Xavier Terlet : Oui, beaucoup d'innovations n'utilisent pas assez les ressources technologiques. Il est vrai que le bref retour sur investissement que nous avons déjà évoqué encourage les entreprises à faire avec ce qu'elles ont. Elles se montrent toutefois trop timorées alors que de nouvelles voies sont ouvertes par la cuisine moléculaire, par exemple, et plus généralement dans notre connaissance du vivant.
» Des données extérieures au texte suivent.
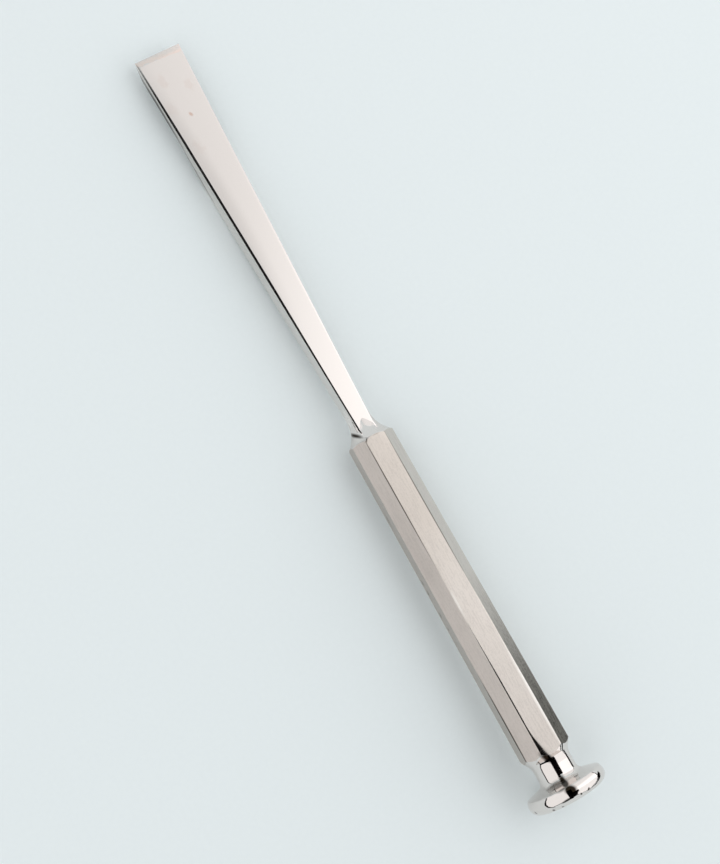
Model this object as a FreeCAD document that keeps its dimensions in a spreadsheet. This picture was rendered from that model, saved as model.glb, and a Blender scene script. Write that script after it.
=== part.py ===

Pourtant, l'observation des autres marchés – le fameux benchmark – devrait les encourager à aller un peu au-delà de leurs procédés classiques.
Xavier Terlet : Il y a vingt ans, l'innovation était dominée par quatre pays : les États-Unis, le Japon, le Royaume-Uni et la France. Aujourd'hui, nous pouvons y ajouter de nombreux autres pays comme la Turquie, le Mexique, le Canada, voire même les Émirats Arabes Unis. Ces derniers, qui veulent devenir leader sur le marché mondial des dattes, ont développé des innovations tout à fait intéressantes. Toutefois, la France conserve une longueur d'avance sur la gastronomie, ainsi que sa richesse en matière de variété. Son talent réside notamment dans un tissu de PME qui recèlent une créativité extraordinaire. Leur faiblesse dans l'innovation provient souvent de leur capacité insuffisante à mettre en marché leurs produits de manière efficace. Le marketing n'est pas réservé aux seuls grands groupes. Même si ces derniers se montrent parfois également trop timides, ils restent capables de réelles fulgurances en matière d'innovation.
Celles-ci ne sont pas toujours couronnées de succès, mais quand elles réussissent, elles le doivent également au fait que ces groupes ont su se projeter un peu plus sur le moyen terme.